- [Exercise details]: Take the listing and print it in full, exactly as given.

- [Material provided]:

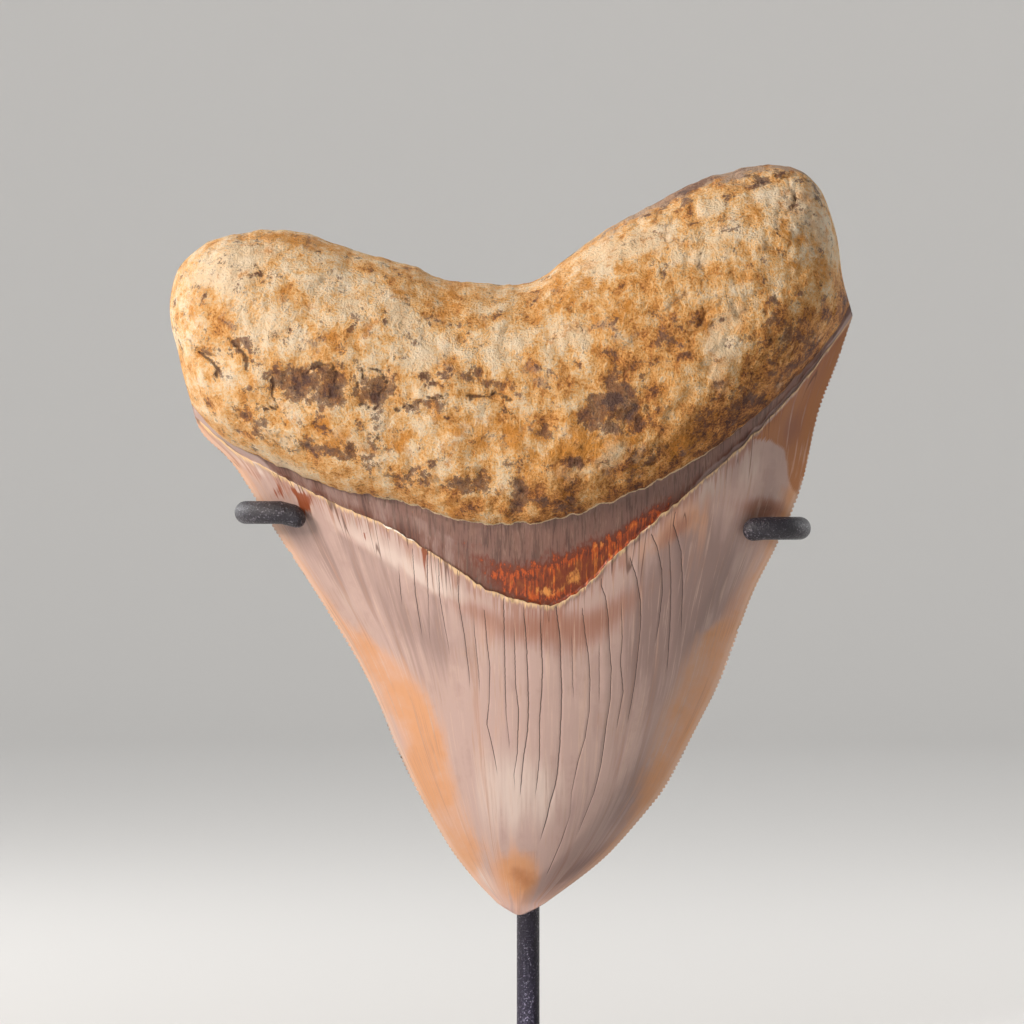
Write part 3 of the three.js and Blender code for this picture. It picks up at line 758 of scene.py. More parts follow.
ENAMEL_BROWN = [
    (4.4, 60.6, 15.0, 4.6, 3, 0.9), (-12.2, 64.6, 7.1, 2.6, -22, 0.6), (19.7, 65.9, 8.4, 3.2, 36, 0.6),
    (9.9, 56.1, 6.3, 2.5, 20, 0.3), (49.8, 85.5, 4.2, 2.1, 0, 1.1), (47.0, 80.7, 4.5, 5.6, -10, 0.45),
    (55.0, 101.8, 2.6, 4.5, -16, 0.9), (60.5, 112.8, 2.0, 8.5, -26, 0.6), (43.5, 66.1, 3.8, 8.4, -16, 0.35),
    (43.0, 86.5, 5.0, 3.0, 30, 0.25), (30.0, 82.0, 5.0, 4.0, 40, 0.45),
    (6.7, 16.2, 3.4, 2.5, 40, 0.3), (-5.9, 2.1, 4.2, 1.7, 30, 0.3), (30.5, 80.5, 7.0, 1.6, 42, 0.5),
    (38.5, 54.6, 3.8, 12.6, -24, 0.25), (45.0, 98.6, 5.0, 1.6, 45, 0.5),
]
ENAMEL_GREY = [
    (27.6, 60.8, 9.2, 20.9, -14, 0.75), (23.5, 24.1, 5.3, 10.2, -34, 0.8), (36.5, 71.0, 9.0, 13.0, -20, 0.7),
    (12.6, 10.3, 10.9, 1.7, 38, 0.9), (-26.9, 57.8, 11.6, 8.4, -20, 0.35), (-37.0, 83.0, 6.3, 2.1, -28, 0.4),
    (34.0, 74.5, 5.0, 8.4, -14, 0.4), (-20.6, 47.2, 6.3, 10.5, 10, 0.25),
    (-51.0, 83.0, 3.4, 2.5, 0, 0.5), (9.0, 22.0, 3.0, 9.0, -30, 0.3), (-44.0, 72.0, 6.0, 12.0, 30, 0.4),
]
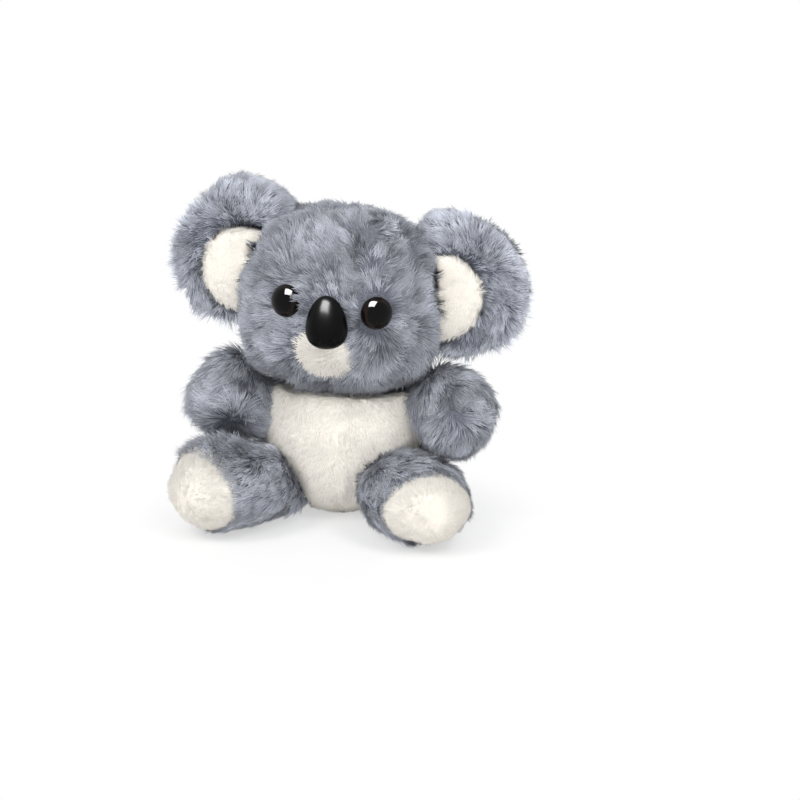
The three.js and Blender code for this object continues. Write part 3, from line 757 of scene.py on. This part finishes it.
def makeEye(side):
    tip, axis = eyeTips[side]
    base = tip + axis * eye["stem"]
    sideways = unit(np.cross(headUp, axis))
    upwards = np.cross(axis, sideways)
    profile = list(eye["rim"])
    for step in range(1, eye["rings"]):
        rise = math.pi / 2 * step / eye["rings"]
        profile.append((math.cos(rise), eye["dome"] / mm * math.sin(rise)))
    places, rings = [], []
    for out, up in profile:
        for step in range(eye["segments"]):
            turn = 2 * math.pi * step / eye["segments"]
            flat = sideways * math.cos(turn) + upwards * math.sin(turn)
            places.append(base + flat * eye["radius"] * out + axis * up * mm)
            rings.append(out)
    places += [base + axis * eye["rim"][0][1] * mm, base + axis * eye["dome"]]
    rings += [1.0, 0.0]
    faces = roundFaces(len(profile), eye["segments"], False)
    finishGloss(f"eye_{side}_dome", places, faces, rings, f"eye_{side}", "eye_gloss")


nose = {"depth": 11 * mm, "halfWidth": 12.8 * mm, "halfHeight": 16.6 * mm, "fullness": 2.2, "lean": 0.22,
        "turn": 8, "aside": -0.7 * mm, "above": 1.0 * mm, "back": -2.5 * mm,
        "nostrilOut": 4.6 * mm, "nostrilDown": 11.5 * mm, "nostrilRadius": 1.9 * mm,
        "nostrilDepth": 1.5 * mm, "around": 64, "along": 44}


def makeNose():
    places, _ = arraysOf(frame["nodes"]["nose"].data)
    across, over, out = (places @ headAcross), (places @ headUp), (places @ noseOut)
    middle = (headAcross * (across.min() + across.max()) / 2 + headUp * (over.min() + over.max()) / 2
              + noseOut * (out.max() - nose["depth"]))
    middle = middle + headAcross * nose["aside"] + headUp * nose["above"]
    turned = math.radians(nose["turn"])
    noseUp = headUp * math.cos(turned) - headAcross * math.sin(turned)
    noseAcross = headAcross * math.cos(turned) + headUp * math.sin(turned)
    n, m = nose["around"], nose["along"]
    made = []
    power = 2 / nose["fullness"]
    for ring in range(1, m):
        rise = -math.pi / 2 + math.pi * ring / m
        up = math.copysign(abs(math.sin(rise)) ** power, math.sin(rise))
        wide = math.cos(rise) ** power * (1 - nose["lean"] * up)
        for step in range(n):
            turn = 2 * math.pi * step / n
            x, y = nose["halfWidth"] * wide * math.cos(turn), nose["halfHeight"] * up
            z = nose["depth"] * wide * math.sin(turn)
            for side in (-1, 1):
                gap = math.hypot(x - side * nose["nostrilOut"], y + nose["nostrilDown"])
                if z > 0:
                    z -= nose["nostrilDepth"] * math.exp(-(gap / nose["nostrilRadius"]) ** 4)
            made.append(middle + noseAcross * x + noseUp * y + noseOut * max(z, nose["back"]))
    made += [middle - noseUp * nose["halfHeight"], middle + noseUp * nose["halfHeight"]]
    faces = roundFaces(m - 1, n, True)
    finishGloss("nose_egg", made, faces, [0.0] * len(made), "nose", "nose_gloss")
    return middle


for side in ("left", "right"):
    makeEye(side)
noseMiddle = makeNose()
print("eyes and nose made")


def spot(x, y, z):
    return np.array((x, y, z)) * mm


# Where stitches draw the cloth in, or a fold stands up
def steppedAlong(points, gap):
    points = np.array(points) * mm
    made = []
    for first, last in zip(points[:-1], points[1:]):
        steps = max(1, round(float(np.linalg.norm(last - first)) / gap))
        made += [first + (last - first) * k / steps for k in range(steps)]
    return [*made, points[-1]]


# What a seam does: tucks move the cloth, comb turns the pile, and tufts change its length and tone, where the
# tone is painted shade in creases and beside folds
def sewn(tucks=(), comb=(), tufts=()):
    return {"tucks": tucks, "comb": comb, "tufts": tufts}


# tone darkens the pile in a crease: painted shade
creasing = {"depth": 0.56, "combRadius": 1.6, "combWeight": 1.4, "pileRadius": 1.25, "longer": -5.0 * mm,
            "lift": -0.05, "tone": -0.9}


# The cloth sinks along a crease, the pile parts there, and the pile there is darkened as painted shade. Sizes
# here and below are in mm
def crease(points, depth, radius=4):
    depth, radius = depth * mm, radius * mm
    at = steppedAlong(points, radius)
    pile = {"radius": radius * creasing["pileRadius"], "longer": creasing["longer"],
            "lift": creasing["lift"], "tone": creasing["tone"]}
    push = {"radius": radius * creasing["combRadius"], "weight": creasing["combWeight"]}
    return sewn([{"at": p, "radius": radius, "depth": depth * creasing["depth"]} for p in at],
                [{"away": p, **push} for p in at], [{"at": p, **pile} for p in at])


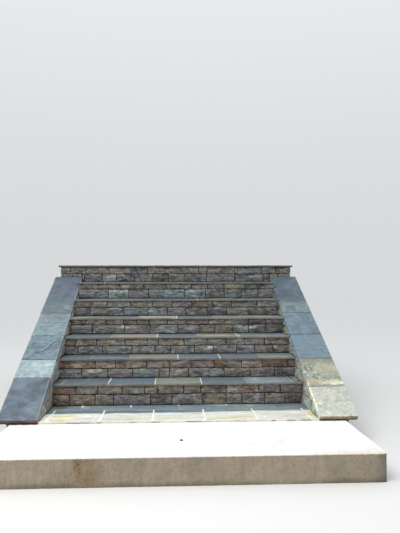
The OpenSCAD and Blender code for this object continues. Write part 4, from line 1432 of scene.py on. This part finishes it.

- [Full answer]:
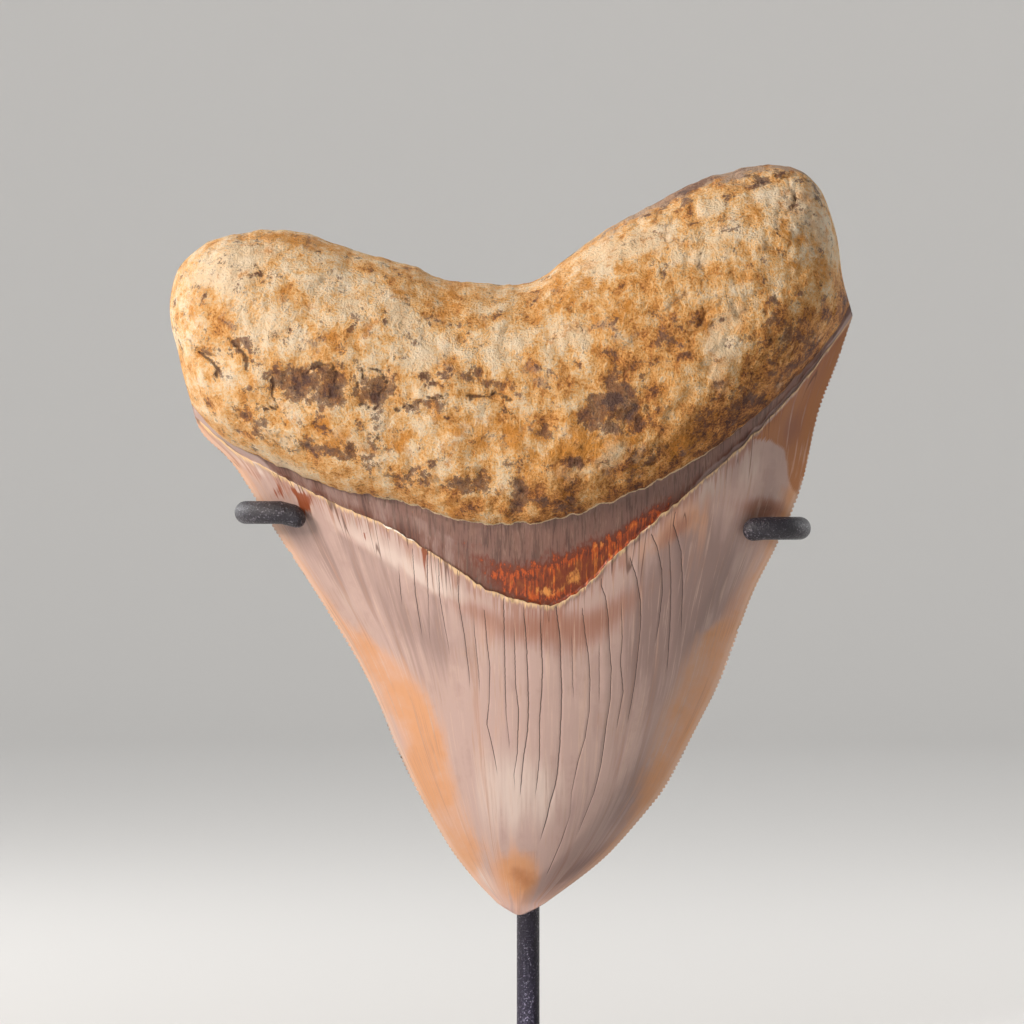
Write part 3 of the three.js and Blender code for this picture. It picks up at line 758 of scene.py. More parts follow.
ENAMEL_BROWN = [
    (4.4, 60.6, 15.0, 4.6, 3, 0.9), (-12.2, 64.6, 7.1, 2.6, -22, 0.6), (19.7, 65.9, 8.4, 3.2, 36, 0.6),
    (9.9, 56.1, 6.3, 2.5, 20, 0.3), (49.8, 85.5, 4.2, 2.1, 0, 1.1), (47.0, 80.7, 4.5, 5.6, -10, 0.45),
    (55.0, 101.8, 2.6, 4.5, -16, 0.9), (60.5, 112.8, 2.0, 8.5, -26, 0.6), (43.5, 66.1, 3.8, 8.4, -16, 0.35),
    (43.0, 86.5, 5.0, 3.0, 30, 0.25), (30.0, 82.0, 5.0, 4.0, 40, 0.45),
    (6.7, 16.2, 3.4, 2.5, 40, 0.3), (-5.9, 2.1, 4.2, 1.7, 30, 0.3), (30.5, 80.5, 7.0, 1.6, 42, 0.5),
    (38.5, 54.6, 3.8, 12.6, -24, 0.25), (45.0, 98.6, 5.0, 1.6, 45, 0.5),
]
ENAMEL_GREY = [
    (27.6, 60.8, 9.2, 20.9, -14, 0.75), (23.5, 24.1, 5.3, 10.2, -34, 0.8), (36.5, 71.0, 9.0, 13.0, -20, 0.7),
    (12.6, 10.3, 10.9, 1.7, 38, 0.9), (-26.9, 57.8, 11.6, 8.4, -20, 0.35), (-37.0, 83.0, 6.3, 2.1, -28, 0.4),
    (34.0, 74.5, 5.0, 8.4, -14, 0.4), (-20.6, 47.2, 6.3, 10.5, 10, 0.25),
    (-51.0, 83.0, 3.4, 2.5, 0, 0.5), (9.0, 22.0, 3.0, 9.0, -30, 0.3), (-44.0, 72.0, 6.0, 12.0, 30, 0.4),
]
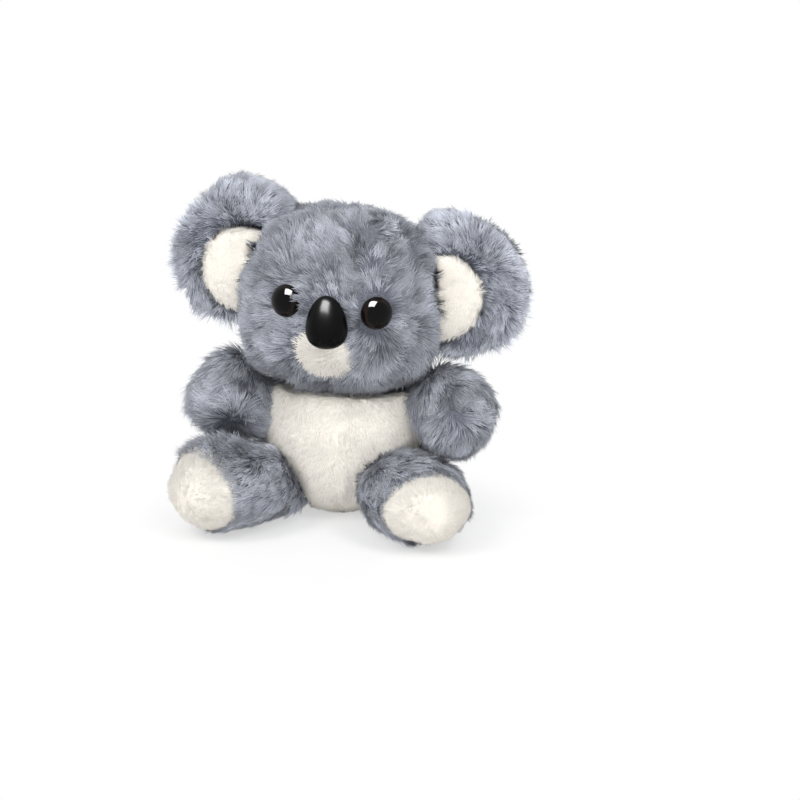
The three.js and Blender code for this object continues. Write part 3, from line 757 of scene.py on. This part finishes it.
def makeEye(side):
    tip, axis = eyeTips[side]
    base = tip + axis * eye["stem"]
    sideways = unit(np.cross(headUp, axis))
    upwards = np.cross(axis, sideways)
    profile = list(eye["rim"])
    for step in range(1, eye["rings"]):
        rise = math.pi / 2 * step / eye["rings"]
        profile.append((math.cos(rise), eye["dome"] / mm * math.sin(rise)))
    places, rings = [], []
    for out, up in profile:
        for step in range(eye["segments"]):
            turn = 2 * math.pi * step / eye["segments"]
            flat = sideways * math.cos(turn) + upwards * math.sin(turn)
            places.append(base + flat * eye["radius"] * out + axis * up * mm)
            rings.append(out)
    places += [base + axis * eye["rim"][0][1] * mm, base + axis * eye["dome"]]
    rings += [1.0, 0.0]
    faces = roundFaces(len(profile), eye["segments"], False)
    finishGloss(f"eye_{side}_dome", places, faces, rings, f"eye_{side}", "eye_gloss")


nose = {"depth": 11 * mm, "halfWidth": 12.8 * mm, "halfHeight": 16.6 * mm, "fullness": 2.2, "lean": 0.22,
        "turn": 8, "aside": -0.7 * mm, "above": 1.0 * mm, "back": -2.5 * mm,
        "nostrilOut": 4.6 * mm, "nostrilDown": 11.5 * mm, "nostrilRadius": 1.9 * mm,
        "nostrilDepth": 1.5 * mm, "around": 64, "along": 44}


def makeNose():
    places, _ = arraysOf(frame["nodes"]["nose"].data)
    across, over, out = (places @ headAcross), (places @ headUp), (places @ noseOut)
    middle = (headAcross * (across.min() + across.max()) / 2 + headUp * (over.min() + over.max()) / 2
              + noseOut * (out.max() - nose["depth"]))
    middle = middle + headAcross * nose["aside"] + headUp * nose["above"]
    turned = math.radians(nose["turn"])
    noseUp = headUp * math.cos(turned) - headAcross * math.sin(turned)
    noseAcross = headAcross * math.cos(turned) + headUp * math.sin(turned)
    n, m = nose["around"], nose["along"]
    made = []
    power = 2 / nose["fullness"]
    for ring in range(1, m):
        rise = -math.pi / 2 + math.pi * ring / m
        up = math.copysign(abs(math.sin(rise)) ** power, math.sin(rise))
        wide = math.cos(rise) ** power * (1 - nose["lean"] * up)
        for step in range(n):
            turn = 2 * math.pi * step / n
            x, y = nose["halfWidth"] * wide * math.cos(turn), nose["halfHeight"] * up
            z = nose["depth"] * wide * math.sin(turn)
            for side in (-1, 1):
                gap = math.hypot(x - side * nose["nostrilOut"], y + nose["nostrilDown"])
                if z > 0:
                    z -= nose["nostrilDepth"] * math.exp(-(gap / nose["nostrilRadius"]) ** 4)
            made.append(middle + noseAcross * x + noseUp * y + noseOut * max(z, nose["back"]))
    made += [middle - noseUp * nose["halfHeight"], middle + noseUp * nose["halfHeight"]]
    faces = roundFaces(m - 1, n, True)
    finishGloss("nose_egg", made, faces, [0.0] * len(made), "nose", "nose_gloss")
    return middle


for side in ("left", "right"):
    makeEye(side)
noseMiddle = makeNose()
print("eyes and nose made")


def spot(x, y, z):
    return np.array((x, y, z)) * mm


# Where stitches draw the cloth in, or a fold stands up
def steppedAlong(points, gap):
    points = np.array(points) * mm
    made = []
    for first, last in zip(points[:-1], points[1:]):
        steps = max(1, round(float(np.linalg.norm(last - first)) / gap))
        made += [first + (last - first) * k / steps for k in range(steps)]
    return [*made, points[-1]]


# What a seam does: tucks move the cloth, comb turns the pile, and tufts change its length and tone, where the
# tone is painted shade in creases and beside folds
def sewn(tucks=(), comb=(), tufts=()):
    return {"tucks": tucks, "comb": comb, "tufts": tufts}


# tone darkens the pile in a crease: painted shade
creasing = {"depth": 0.56, "combRadius": 1.6, "combWeight": 1.4, "pileRadius": 1.25, "longer": -5.0 * mm,
            "lift": -0.05, "tone": -0.9}


# The cloth sinks along a crease, the pile parts there, and the pile there is darkened as painted shade. Sizes
# here and below are in mm
def crease(points, depth, radius=4):
    depth, radius = depth * mm, radius * mm
    at = steppedAlong(points, radius)
    pile = {"radius": radius * creasing["pileRadius"], "longer": creasing["longer"],
            "lift": creasing["lift"], "tone": creasing["tone"]}
    push = {"radius": radius * creasing["combRadius"], "weight": creasing["combWeight"]}
    return sewn([{"at": p, "radius": radius, "depth": depth * creasing["depth"]} for p in at],
                [{"away": p, **push} for p in at], [{"at": p, **pile} for p in at])


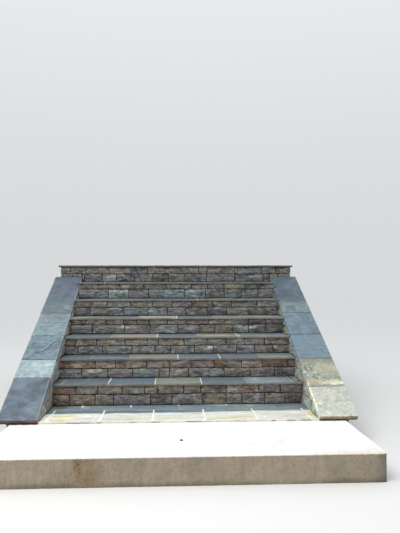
The OpenSCAD and Blender code for this object continues. Write part 4, from line 1432 of scene.py on. This part finishes it.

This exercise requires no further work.